Une procédure fragile si la décision n’est pas exécutoire à titre provisoire

Reste que le texte présente des failles qui pourraient affaiblir sa portée. Surtout si l’employeur fait appel du jugement qui requalifie la prise d’acte en licenciement sans cause réelle et sérieuse. « L’appel est suspensif. Pôle emploi va donc considérer qu’il ne s’agit pas d’une décision définitive », explique Catherine Le Manchec, avocate au sein du cabinet August & Debouzy. « Le gouvernement pourrait décider par décret que la décision est exécutoire à titre provisoire, comme c’est le cas en cas de requalification d’un CDD en CDI ». En effet, la même procédure existe déjà pour la requalification d’un CDD ou d’un contrat de mission en CDI (article L.1245-2 du code du travail). Mais dans ce cas, l’article R. 1245-1 du code du travail prévoit expressément que la décision est exécutoire de droit à titre provisoire. Toutefois, précise Catherine Le Manchec, « un juge peut décider que sa décision est exécutoire à titre provisoire selon la gravité du motif de la prise d’acte ».

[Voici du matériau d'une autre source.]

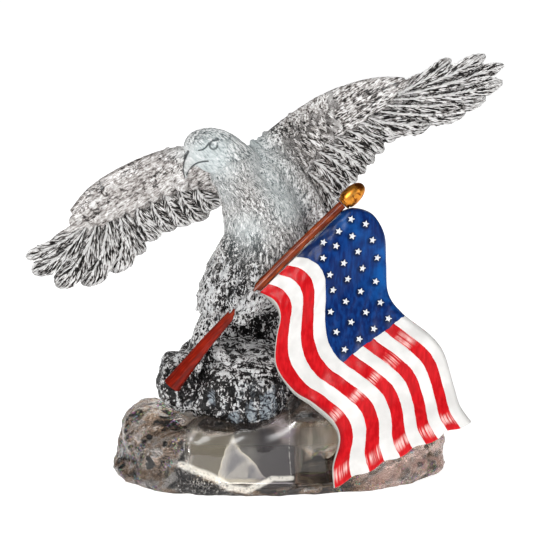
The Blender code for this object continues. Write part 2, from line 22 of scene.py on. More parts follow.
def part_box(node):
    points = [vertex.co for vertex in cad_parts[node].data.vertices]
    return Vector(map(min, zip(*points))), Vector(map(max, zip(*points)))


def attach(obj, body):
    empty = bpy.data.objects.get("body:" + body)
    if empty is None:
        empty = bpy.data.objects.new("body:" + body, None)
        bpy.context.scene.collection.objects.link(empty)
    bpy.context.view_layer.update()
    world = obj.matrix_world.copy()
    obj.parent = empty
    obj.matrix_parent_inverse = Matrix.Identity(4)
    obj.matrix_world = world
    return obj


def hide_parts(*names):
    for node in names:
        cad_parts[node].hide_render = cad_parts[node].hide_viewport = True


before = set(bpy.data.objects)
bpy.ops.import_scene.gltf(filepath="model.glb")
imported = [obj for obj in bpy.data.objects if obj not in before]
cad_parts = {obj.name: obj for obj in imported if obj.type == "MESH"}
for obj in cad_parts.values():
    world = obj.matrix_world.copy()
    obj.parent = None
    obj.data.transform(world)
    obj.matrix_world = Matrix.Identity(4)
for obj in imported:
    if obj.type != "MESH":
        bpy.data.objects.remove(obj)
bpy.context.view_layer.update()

print("packed nodes:", ", ".join(sorted(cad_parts)))

# %% [markdown]
# ## Sizes
#
# The carving is written in figure units, which are one millimetre at the real size. That
# keeps the numbers short enough to picture: the left wing tip is at -109, the top of the head
# at 163. What has to fit another piece is written in metres. A clearance of at least 0.3 mm
# is left round every piece that sits in another.
#
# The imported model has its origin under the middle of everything, and the figure's own origin
# is under the eagle. The light unit is a plain block whose place is known in both, so the
# shift between the two is read from it.

# %% Sizes and the shift from figure units to the frame
UNIT = 0.001
MM = 1000
CLEARANCE = 0.0003
LIGHT_UNIT_CENTRE = (-9, -5)

low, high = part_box("light_unit")
SHIFT = (low + high) / 2 - Vector((*LIGHT_UNIT_CENTRE, 0)) * UNIT
SHIFT.z = 0
TO_FRAME = Matrix.Translation(SHIFT)
print("figure origin in the frame, mm:", [round(s * MM, 2) for s in SHIFT])

# %% [markdown]
# ## Node trees as Python
#
# Shaders and geometry trees are long lists of nodes and links. One small class wraps a socket
# and overloads the arithmetic operators, so that `1 - mask * 0.5` builds its own Math nodes.
# Every other node comes from one function that sets the node's options, then its inputs.

# %% A socket that maths can be written on
class Wire:
    """One output socket of a node tree. Arithmetic on it adds Math nodes."""

    def __init__(self, tree, socket):
        self.tree = tree
        self.socket = socket

    def math(self, operation, *others):
        """A Math node on this value and others."""
        settings = {"operation": operation}
        values = dict(enumerate((self, *others)))
        return node(self.tree, "ShaderNodeMath", settings, values)

    def __add__(self, other):
        return self.math("ADD", other)

    def __sub__(self, other):
        return self.math("SUBTRACT", other)

    def __rsub__(self, other):
        return node(self.tree, "ShaderNodeMath", {"operation": "SUBTRACT"}, {0: other, 1: self})

    def __mul__(self, other):
        return self.math("MULTIPLY", other)

    def __truediv__(self, other):
        return self.math("DIVIDE", other)

    def __pow__(self, other):
        return self.math("POWER", other)

    def __abs__(self):
        return self.math("ABSOLUTE")

    def most(self, other):
        """The larger of two values."""
        return self.math("MAXIMUM", other)

    def least(self, other):
        """The smaller of two values."""
        return self.math("MINIMUM", other)

    __radd__ = __add__
    __rmul__ = __mul__

    def above(self, limit):
        """1 where the value is over a limit."""
        return self.math("GREATER_THAN", limit)

    def within_line(self, low, high):
        """The value brought from a range to 0 and 1, in a straight line."""
        return node(self.tree, "ShaderNodeMapRange", None, {0: self, 1: low, 2: high})

    def within(self, low, high):
        """The value brought from a range to 0 and 1, without sudden ends."""
        settings = {"interpolation_type": "SMOOTHSTEP"}
        return node(self.tree, "ShaderNodeMapRange", settings, {0: self, 1: low, 2: high})


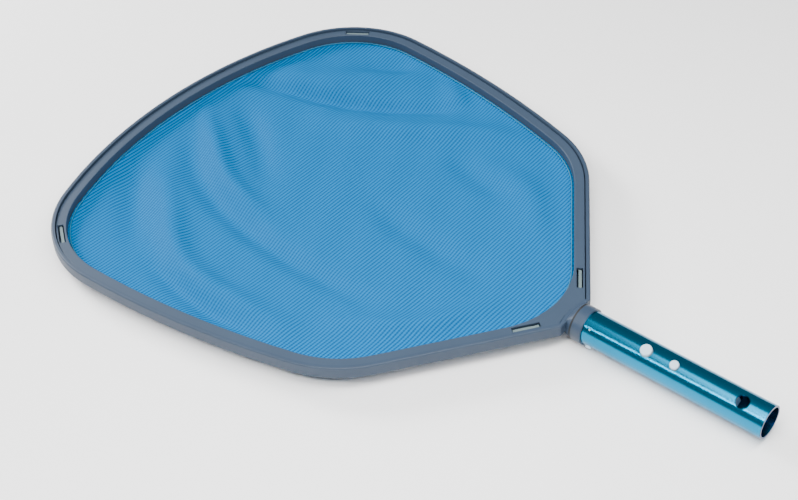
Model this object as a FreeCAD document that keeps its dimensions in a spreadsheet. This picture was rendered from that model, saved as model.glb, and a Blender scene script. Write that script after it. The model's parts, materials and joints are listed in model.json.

Quand bien même la décision serait exécutoire à titre provisoire, le salarié serait toujours dans l’incertitude. Car que se passera-t-il si les juges d’appel infirment la décision des juges prud’homaux ? « Le salarié risque de devoir rembourser les allocations chômage perçues », craint Lionel Paraire, avocat associé au sein du cabinet Galion.

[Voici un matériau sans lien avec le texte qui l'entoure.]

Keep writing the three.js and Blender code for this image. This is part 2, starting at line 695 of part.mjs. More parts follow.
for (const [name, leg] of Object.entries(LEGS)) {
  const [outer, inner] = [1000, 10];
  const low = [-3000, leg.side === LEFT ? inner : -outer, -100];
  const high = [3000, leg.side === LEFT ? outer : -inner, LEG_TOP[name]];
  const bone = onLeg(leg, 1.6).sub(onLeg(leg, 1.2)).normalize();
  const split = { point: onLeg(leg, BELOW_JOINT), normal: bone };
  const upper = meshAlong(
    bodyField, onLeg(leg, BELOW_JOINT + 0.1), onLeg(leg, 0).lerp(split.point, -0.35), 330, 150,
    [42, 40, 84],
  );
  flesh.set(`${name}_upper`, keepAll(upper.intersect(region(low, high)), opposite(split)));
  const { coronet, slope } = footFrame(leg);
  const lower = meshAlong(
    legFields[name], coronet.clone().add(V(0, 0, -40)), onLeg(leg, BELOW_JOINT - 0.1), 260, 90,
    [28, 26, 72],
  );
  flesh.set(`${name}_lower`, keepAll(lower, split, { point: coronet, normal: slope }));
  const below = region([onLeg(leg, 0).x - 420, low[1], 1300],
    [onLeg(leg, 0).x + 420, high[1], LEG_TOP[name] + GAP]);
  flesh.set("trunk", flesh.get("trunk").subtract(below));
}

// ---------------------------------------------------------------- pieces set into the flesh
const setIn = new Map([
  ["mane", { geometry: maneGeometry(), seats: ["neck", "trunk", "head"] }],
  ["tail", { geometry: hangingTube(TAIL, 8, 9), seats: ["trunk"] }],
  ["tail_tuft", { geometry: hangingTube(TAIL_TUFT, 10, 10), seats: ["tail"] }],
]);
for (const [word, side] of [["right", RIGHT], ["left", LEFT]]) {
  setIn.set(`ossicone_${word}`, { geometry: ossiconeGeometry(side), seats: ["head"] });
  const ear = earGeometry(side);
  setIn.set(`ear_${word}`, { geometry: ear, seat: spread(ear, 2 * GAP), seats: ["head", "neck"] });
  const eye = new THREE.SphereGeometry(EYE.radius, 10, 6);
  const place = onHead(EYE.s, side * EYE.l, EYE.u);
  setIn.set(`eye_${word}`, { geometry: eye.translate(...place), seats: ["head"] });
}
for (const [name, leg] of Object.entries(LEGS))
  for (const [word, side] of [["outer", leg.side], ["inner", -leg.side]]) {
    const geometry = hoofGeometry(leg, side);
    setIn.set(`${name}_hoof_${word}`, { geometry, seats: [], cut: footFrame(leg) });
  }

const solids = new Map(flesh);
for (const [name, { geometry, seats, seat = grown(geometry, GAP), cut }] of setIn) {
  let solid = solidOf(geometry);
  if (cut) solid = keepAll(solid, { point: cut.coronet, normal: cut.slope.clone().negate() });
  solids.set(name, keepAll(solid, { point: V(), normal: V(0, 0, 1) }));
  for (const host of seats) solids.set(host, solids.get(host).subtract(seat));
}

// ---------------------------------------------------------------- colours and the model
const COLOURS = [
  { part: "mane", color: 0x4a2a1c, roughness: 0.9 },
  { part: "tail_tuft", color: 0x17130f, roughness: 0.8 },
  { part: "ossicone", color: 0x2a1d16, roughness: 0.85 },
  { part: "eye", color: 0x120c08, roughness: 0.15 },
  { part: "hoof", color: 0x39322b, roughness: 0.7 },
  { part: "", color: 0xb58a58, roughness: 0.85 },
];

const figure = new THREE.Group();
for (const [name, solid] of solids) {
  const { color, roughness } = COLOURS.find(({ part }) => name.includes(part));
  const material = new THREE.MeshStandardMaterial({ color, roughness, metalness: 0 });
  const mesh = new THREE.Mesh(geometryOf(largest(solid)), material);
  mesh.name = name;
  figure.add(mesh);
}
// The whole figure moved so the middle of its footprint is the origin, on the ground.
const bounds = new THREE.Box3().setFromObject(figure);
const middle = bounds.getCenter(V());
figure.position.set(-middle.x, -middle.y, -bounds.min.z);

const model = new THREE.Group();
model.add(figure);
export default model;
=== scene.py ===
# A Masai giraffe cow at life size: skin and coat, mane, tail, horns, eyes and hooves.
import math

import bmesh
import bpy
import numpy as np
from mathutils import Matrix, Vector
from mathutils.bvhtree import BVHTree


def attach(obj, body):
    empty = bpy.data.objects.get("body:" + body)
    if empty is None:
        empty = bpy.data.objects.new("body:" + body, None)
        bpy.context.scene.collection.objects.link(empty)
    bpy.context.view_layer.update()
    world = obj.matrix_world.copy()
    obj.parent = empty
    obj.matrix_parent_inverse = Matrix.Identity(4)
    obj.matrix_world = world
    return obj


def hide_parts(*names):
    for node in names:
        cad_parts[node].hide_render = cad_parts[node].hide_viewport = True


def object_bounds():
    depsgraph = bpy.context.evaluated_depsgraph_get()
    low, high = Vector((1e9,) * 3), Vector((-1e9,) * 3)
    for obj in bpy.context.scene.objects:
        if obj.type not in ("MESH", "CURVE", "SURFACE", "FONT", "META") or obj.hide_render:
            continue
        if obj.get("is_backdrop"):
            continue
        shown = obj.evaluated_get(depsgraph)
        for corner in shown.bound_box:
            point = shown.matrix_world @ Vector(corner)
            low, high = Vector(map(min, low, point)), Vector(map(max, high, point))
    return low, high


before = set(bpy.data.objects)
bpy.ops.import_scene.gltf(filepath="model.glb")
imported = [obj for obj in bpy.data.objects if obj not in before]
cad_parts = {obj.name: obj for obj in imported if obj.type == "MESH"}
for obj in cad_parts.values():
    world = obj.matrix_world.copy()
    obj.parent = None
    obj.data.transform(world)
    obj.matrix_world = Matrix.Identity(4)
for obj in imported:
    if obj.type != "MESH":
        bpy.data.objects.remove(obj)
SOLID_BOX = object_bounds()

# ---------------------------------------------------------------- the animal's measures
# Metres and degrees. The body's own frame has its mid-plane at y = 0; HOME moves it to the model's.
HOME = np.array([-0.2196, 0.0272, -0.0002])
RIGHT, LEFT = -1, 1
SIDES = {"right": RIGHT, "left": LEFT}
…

Des délais qui risquent de ne pas être tenus

La nouvelle procédure instituée est donc bien  fragile, d’autant plus que sur le terrain les professionnels doutent que les conseils de prud’hommes puissent tenir les délais. « C’est rarement fait dans les délais en matière de requalification de CDD en CDI », constate ainsi Lionel Paraire. Les organisations syndicales et patronales auditionnées sur le sujet lors de l’examen du texte ont exprimé la même crainte.